I did what I have always done before thousands of interviews in my 45 years as a broadcast journalist. I drew up a list of the most important current issues that I felt she needed to be asked about, drafted a few core questions, and scoured the newswires and morning papers for anything I’d missed.
Then it started — a steady stream of email messages from producers telling me what to ask. Three or four of them all wanted to have their say, and they seemed particularly twitchy about Harman being interviewed by me, unsupervised. Most seemed to be fully paid-up members of her fan club.
BBC news producers have a perfect right to try to ensure that a news presenter sticks to their agenda — it is the BBC way. But too many of them are concerned not about what will be the best thing to do journalistically, but about what will best please the news executives on the floors above. The two are not necessarily the same thing.
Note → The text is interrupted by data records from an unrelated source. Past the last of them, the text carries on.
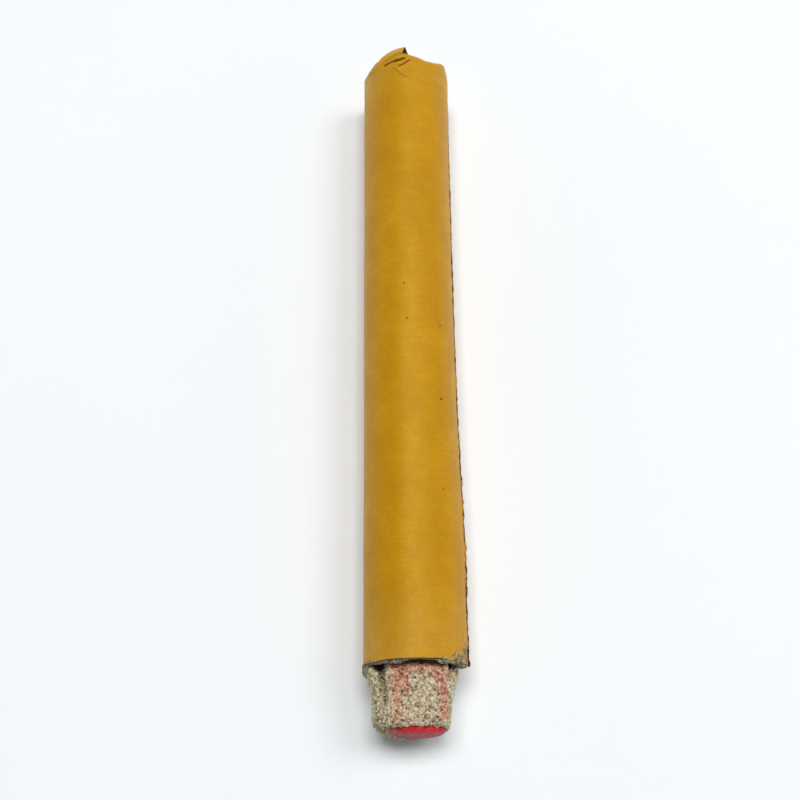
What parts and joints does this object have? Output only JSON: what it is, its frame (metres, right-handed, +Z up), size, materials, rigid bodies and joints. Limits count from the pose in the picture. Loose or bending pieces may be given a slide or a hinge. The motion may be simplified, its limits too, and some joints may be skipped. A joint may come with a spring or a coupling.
{
  "type": "road flare",
  "caption": "Hand-lit road flare: paper-wrapped tube with a folded tail, a charge inside, and a pull-out abrasive striker plug with a domed red tip in its mouth.",
  "frame": {"origin": "under the middle of the flare, on the surface that it lies on: the middle of the bounding box's bottom", "axes": "+Y along the flare towards its folded tail, so the striker plug points to -Y; +Z up, with the flare lying on its side; +X towards the side where the wrapper's outer ply ends"},
  "size_m": [0.023, 0.1708, 0.022],
  "materials": {
    "waxed_kraft": "waxed yellow-brown kraft paper, satin",
    "grey_board": "convolute-wound grey chipboard, matte",
    "liner_paper": "tan liner paper, matte",
    "sealing_paste": "dried grey paste, gritty",
    "burning_composition": "pressed pink-red powder, matte",
    "starter_mix": "pressed dark grey powder, matte",
    "ignition_compound": "black dipped match compound, satin",
    "pressed_clay": "pressed clay, matte",
    "abrasive_grit": "cast grit, coarse and matte",
    "red_striking_compound": "smooth red match compound, satin"
  },
  "bodies": {
    "flare": {"outer_wrapper": "waxed_kraft", "mouth_seal": "sealing_paste", "casing_tube": "grey_board", "inner_liner": "liner_paper", "retaining_washer": "grey_board", "ignition_button": "ignition_compound", "starter_charge": "starter_mix", "composition_pressing_1": "burning_composition", "composition_pressing_2": "burning_composition", "composition_pressing_3": "burning_composition", "composition_pressing_4": "burning_composition", "composition_pressing_5": "burning_composition", "tail_wad": "grey_board", "tail_plug": "pressed_clay", "tail_cover_disc": "grey_board"},
    "striker": {"striker_block": "abrasive_grit", "striking_tip": "red_striking_compound", "guard_disc": "liner_paper"}
  },
  "joints": [
    {"name": "striker_pull", "type": "slide", "parent": "flare", "child": "striker", "axis": [0, -1, 0], "range_m": [0, 0.03]}
  ]
}
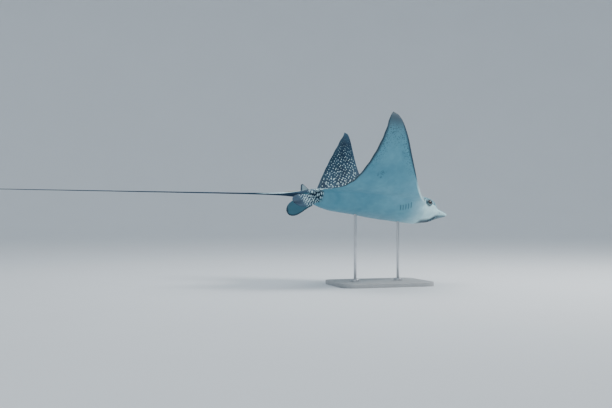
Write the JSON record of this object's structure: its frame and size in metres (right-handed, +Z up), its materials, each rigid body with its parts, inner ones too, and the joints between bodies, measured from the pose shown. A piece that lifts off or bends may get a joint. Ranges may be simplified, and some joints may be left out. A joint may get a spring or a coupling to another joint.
{
  "type": "spotted eagle ray display model",
  "caption": "Life-size spotted eagle ray in mid-stroke with both wings raised and its long whip tail trailing, held by slim rods on a flat base.",
  "frame": {"origin": "centre of the underside of the stand's base, on the floor", "axes": "+X the way the ray swims, +Y to its left, +Z up"},
  "size_m": [3.109, 0.833, 0.98],
  "materials": {
    "skin_back": "smooth bare skin, slate blue with pale spots above and white below",
    "skin_dark": "smooth bare skin, near black",
    "eye": "gloss",
    "spine": "satin, horn-like",
    "stand_base": "satin paint",
    "stand_steel": "brushed"
  },
  "bodies": {
    "root": {"head": "skin_back", "trunk": "skin_back", "wing_left_inner": "skin_back", "wing_left_middle": "skin_back", "wing_left_outer": "skin_back", "wing_right_inner": "skin_back", "wing_right_middle": "skin_back", "wing_right_outer": "skin_back", "bill": "skin_back", "pelvic_fin_left": "skin_dark", "pelvic_fin_right": "skin_dark", "dorsal_fin": "skin_dark", "tail_root": "skin_dark", "tail_1": "skin_dark", "tail_2": "skin_dark", "tail_3": "skin_dark", "tail_4": "skin_dark", "eye_left": "eye", "eye_right": "eye", "tail_spine_left": "spine", "tail_spine_right": "spine", "stand_base": "stand_base", "stand_rod_front": "stand_steel", "stand_rod_rear": "stand_steel", "stand_collar_front": "stand_steel", "stand_collar_rear": "stand_steel"}
  },
  "joints": []
}
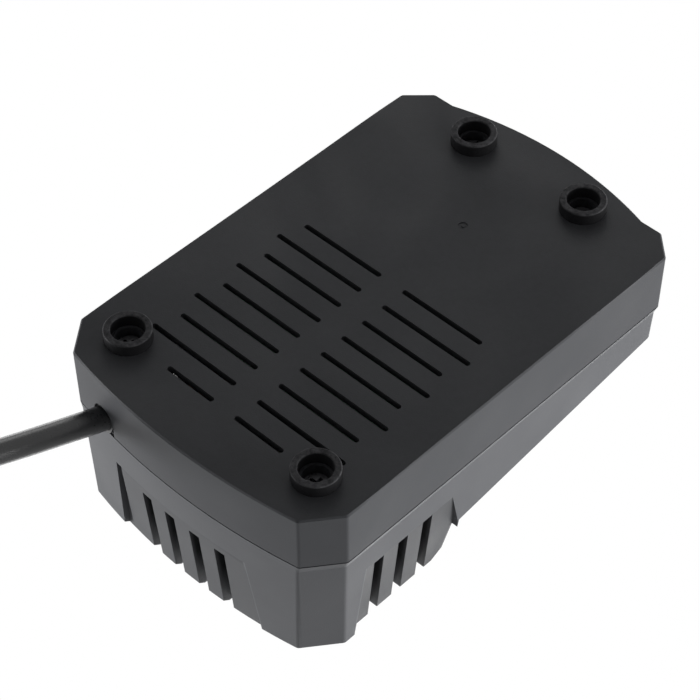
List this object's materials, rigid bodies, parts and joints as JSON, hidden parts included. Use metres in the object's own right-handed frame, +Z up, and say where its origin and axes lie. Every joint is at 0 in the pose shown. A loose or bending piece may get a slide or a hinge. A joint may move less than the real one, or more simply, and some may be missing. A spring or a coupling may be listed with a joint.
{
  "type": "power tool battery charger",
  "caption": "Slide-in battery charger: tilted dock with guide rails and contacts before a tall vented rear block with a fan, ring feet and a coiled mains cord with plug.",
  "frame": {"origin": "on the floor under the middle of the charger's outline, cord not counted", "axes": "+Z up out of the feet, -Y towards the front edge where the pack slides in, +Y towards the rear wall with the cord, +X to the right seen from behind"},
  "size_m": [0.105, 0.3828, 0.0666],
  "materials": {
    "cover_plastic": "fine-grained moulded plastic, dark grey",
    "housing_plastic": "fine-grained moulded plastic, mid grey",
    "foot_rubber": "matte",
    "screw_steel": "zinc plated",
    "rail_plastic": "smooth moulded plastic",
    "terminal_plastic": "glass-filled moulded plastic",
    "contact_metal": "nickel plated",
    "lens_plastic": "clear smoked",
    "led_plastic": "tinted clear",
    "circuit_board": "solder mask",
    "ferrite": "sintered, matte",
    "winding_tape": "polyester tape",
    "copper_winding": "enamelled wire",
    "capacitor_sleeve": "shrink sleeve",
    "film_capacitor_case": "moulded box",
    "component_black": "epoxy",
    "fuse_glass": "clear tube",
    "heatsink_aluminium": "extruded",
    "header_plastic": "moulded",
    "fan_plastic": "moulded",
    "shaft_steel": "ground",
    "lead_brown": "wire insulation",
    "lead_red": "wire insulation",
    "lead_grey": "wire insulation",
    "cord_rubber": "satin sheath",
    "tie_plastic": "woven wrap",
    "plug_plastic": "moulded on",
    "pin_metal": "nickel plated"
  },
  "bodies": {
    "charger": {"board_headers": "header_plastic", "board_screws": "screw_steel", "bottom_cover": "cover_plastic", "bridge_rectifier": "component_black", "case_screws": "screw_steel", "choke_core": "ferrite", "choke_winding": "copper_winding", "clamp_screws": "screw_steel", "coil_tie": "tie_plastic", "control_chips": "component_black", "cord_bushing": "cord_rubber", "cord_clamp": "rail_plastic", "cord_coil": "cord_rubber", "dock_rail_left": "rail_plastic", "dock_rail_right": "rail_plastic", "fan_frame": "fan_plastic", "fan_leads": "lead_red", "fan_stator": "copper_winding", "film_capacitor": "film_capacitor_case", "foot_rings": "foot_rubber", "fuse_clips": "contact_metal", "input_capacitor": "capacitor_sleeve", "input_fuse": "fuse_glass", "led_board": "circuit_board", "led_board_screws": "screw_steel", "led_leads": "lead_grey", "main_board": "circuit_board", "mains_cord": "cord_rubber", "mains_leads": "lead_brown", "output_capacitors": "capacitor_sleeve", "output_leads": "lead_red", "output_rectifier": "component_black", "plug_body": "plug_plastic", "plug_lead": "cord_rubber", "plug_pins": "pin_metal", "power_blades": "contact_metal", "primary_heatsink": "heatsink_aluminium", "rail_screws": "screw_steel", "secondary_heatsink": "heatsink_aluminium", "signal_blades": "contact_metal", "status_leds": "led_plastic", "status_lens": "lens_plastic", "switch_transistor": "component_black", "terminal_block": "terminal_plastic", "transformer_core": "ferrite", "transformer_winding": "winding_tape", "upper_housing": "housing_plastic"},
    "fan_wheel": {"fan_rotor": "fan_plastic", "fan_shaft": "shaft_steel"}
  },
  "joints": [
    {"name": "fan_spin", "type": "hinge", "parent": "charger", "child": "fan_wheel", "pos_m": [0.0012, 0.0635, 0.0442], "axis": [0, 1, 0], "continuous": true}
  ]
}
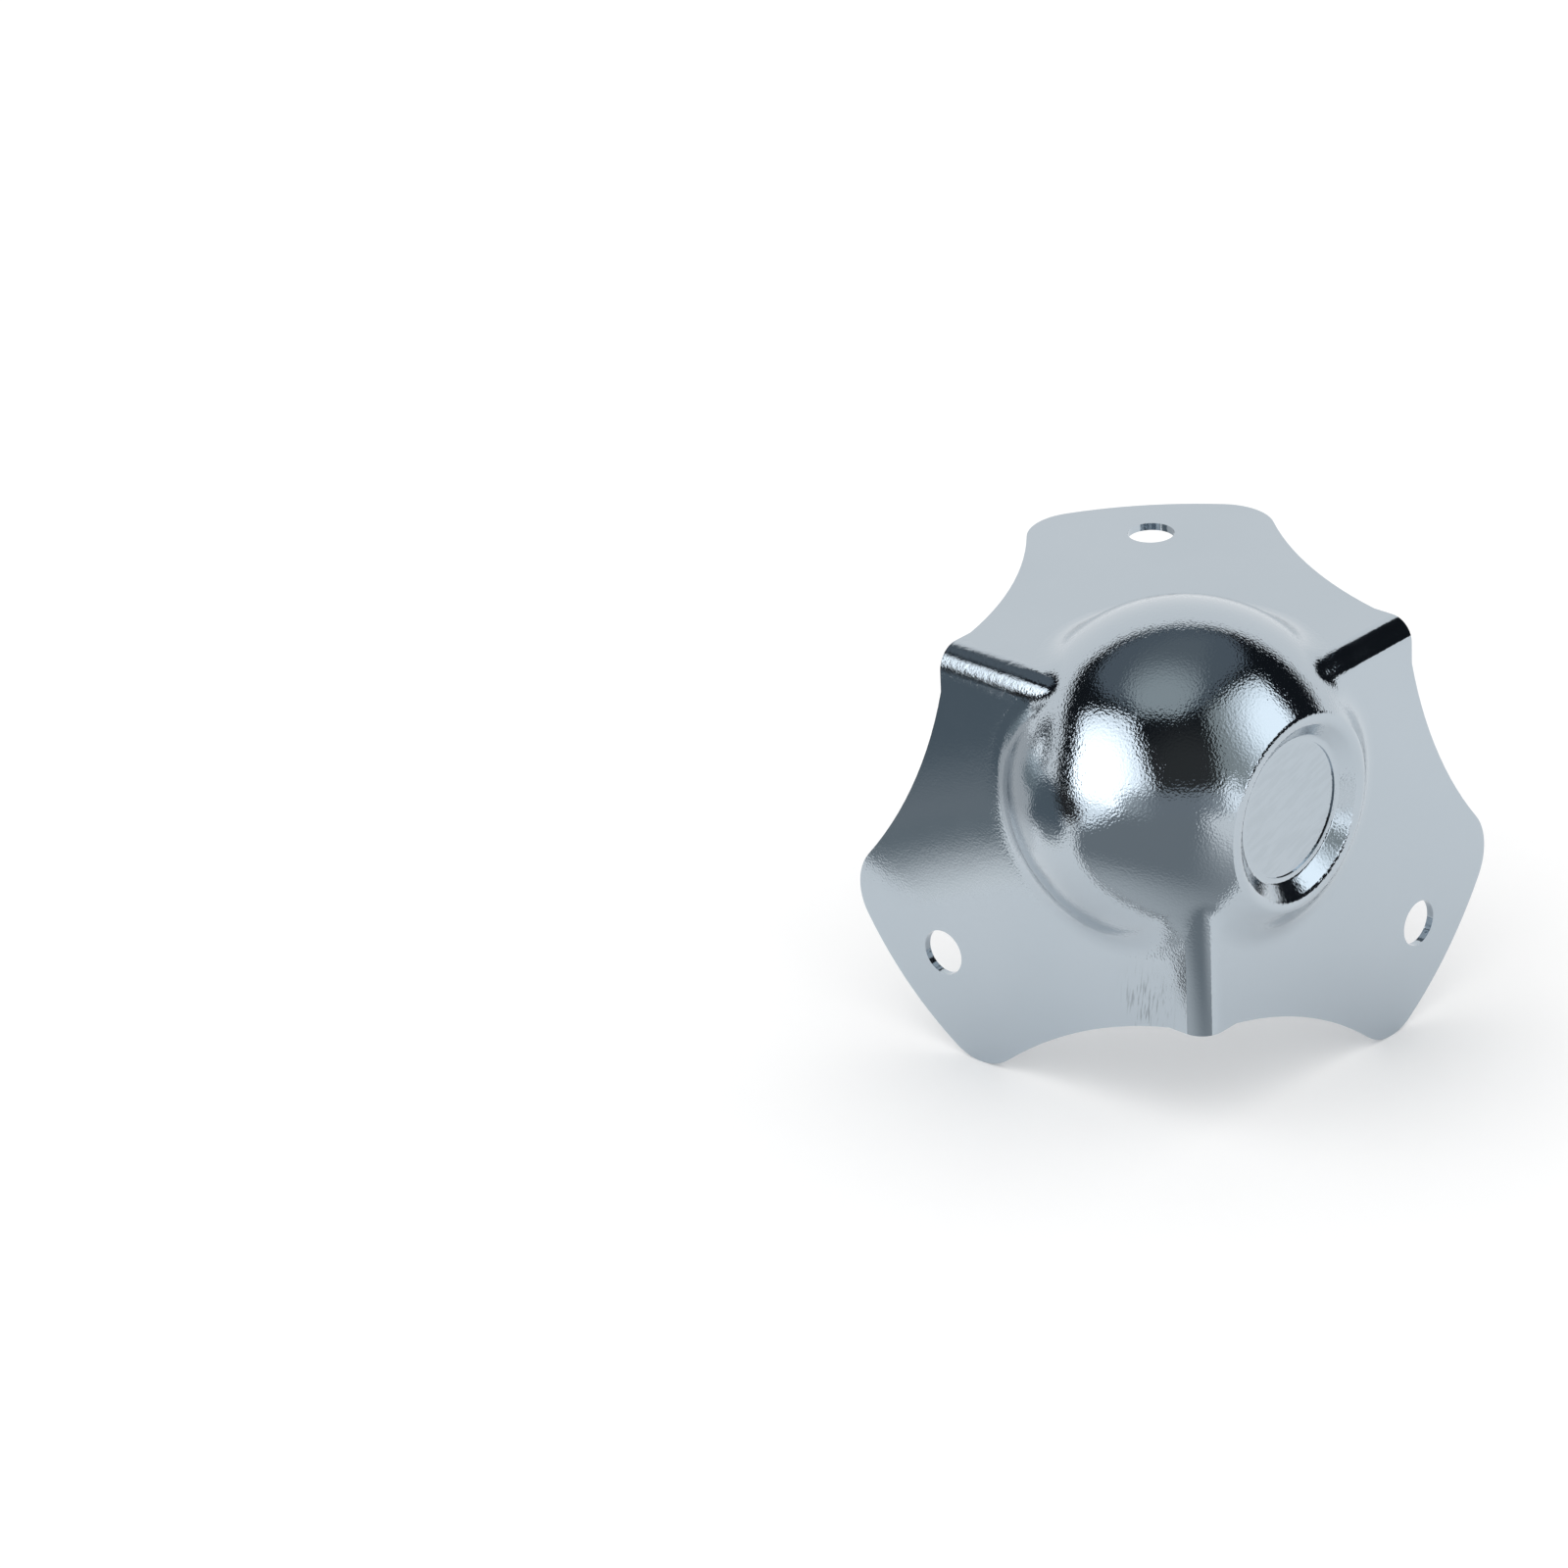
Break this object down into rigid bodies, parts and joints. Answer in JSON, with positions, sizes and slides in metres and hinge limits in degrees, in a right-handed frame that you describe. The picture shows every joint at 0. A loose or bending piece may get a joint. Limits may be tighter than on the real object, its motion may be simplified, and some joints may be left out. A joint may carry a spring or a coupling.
{
  "type": "flight case corner",
  "caption": "One-piece pressed steel corner for a transport case: flanges with rivet holes folded round a ball, and a flat-floored dish in one side of the ball for stacking.",
  "frame": {"origin": "the point where the three faces of the case would meet, on the inner faces of the flanges", "axes": "+Z out of the case's top face, +X out of its right face, where the dish is, and -Y out of its front face"},
  "size_m": [0.0492, 0.0524, 0.0524],
  "materials": {
    "plated_steel": "bright plated sheet steel with a fine rolled grain"
  },
  "bodies": {
    "root": {"corner_shell": "plated_steel"}
  },
  "joints": []
}
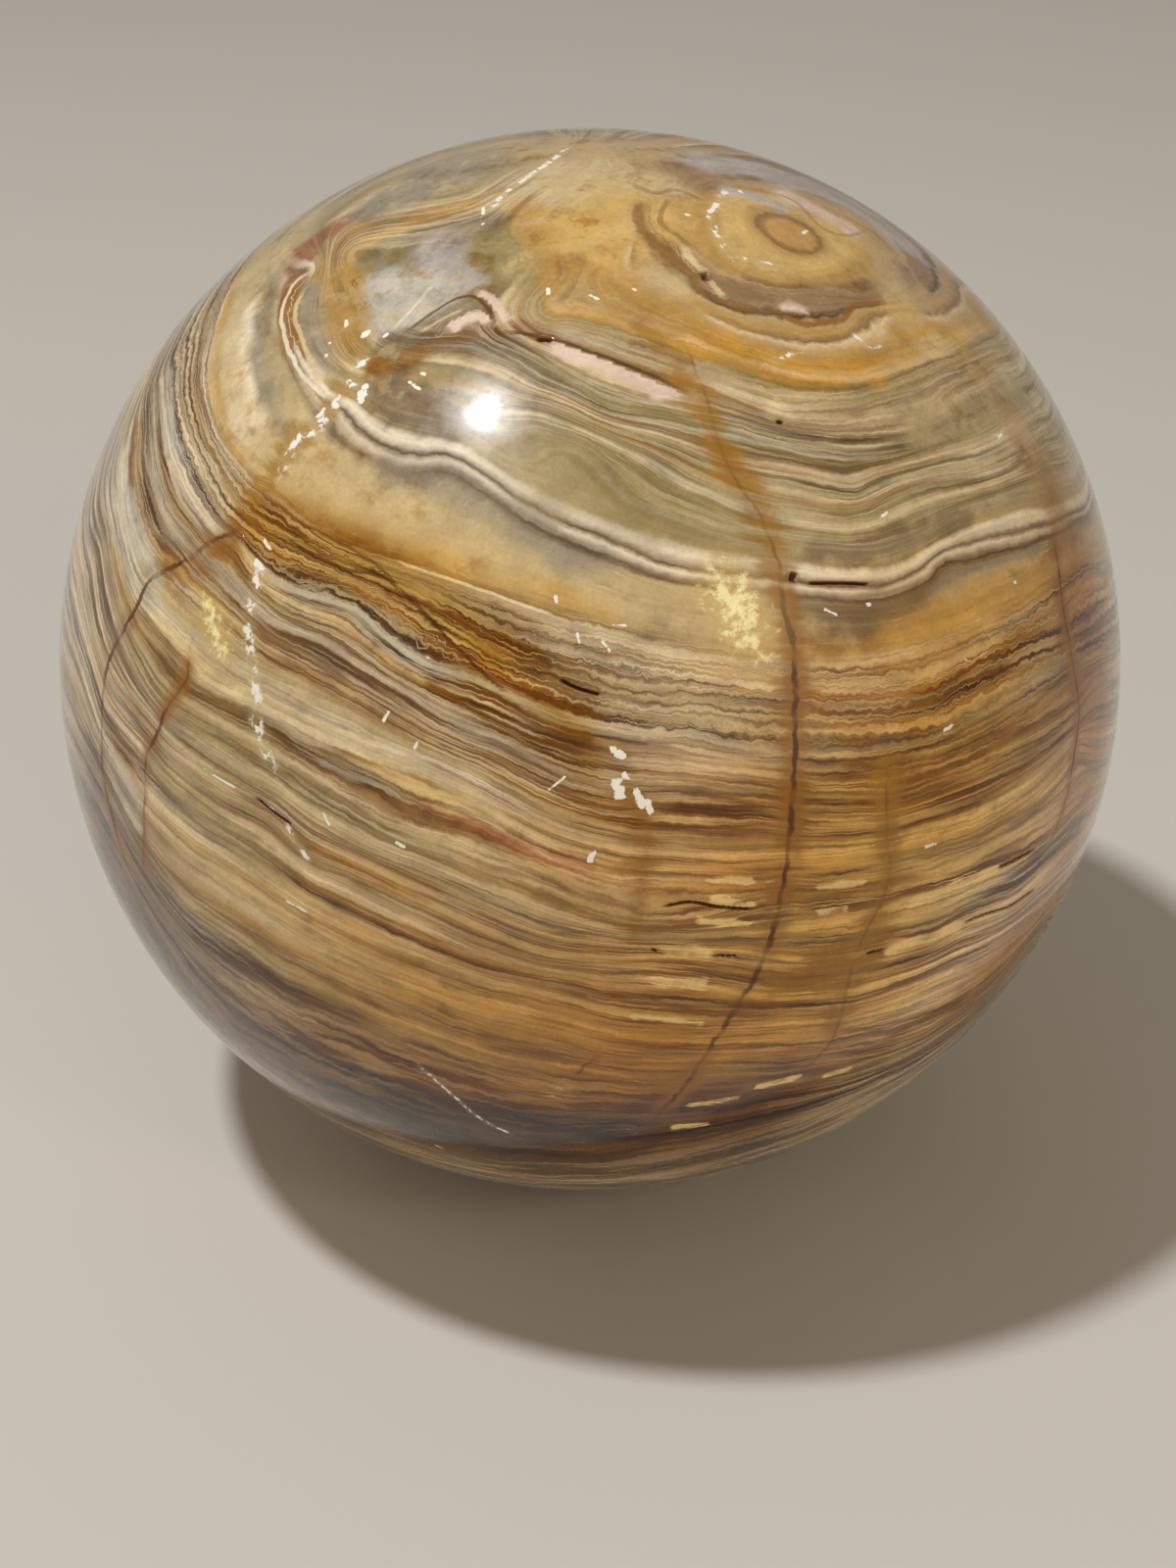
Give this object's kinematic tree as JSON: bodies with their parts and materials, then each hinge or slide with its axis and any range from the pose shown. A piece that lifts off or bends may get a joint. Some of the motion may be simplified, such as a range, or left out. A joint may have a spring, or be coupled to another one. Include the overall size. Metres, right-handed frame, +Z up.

I managed to bat away most of the stuff suggested to me, and the way the interview might go took shape in my mind. Then, half an hour before transmission, a producer arrived with a list of questions for Harriet Harman emailed in by viewers.
This was news to me, but I had no choice in the matter because they had already been set up with captions, and it was my job simply to put them to her. After that, if there was time — and the interview was to run to no more than eight minutes — I could put some questions of my own.
I was asked what I had in mind, and I said that I was going to ask her about a row brewing in the morning papers about Gordon Brown not inviting the Queen to the 65th anniversary commemoration of D-Day. The response shocked me. I was told this was not a topic worth raising because it was ‘only a campaign being run by the Daily Mail’.
I have no doubt that if it had been the lead in The Guardian or The Independent, I would have been instructed to nail Ms Harman to the wall. I did ask the question, and she, clearly uncomfortable, promised a statement when she had found out all the facts.
But as I drove home that evening, I asked myself if I wanted to go on working for the BBC. By the time I arrived home, I’d decided to leave.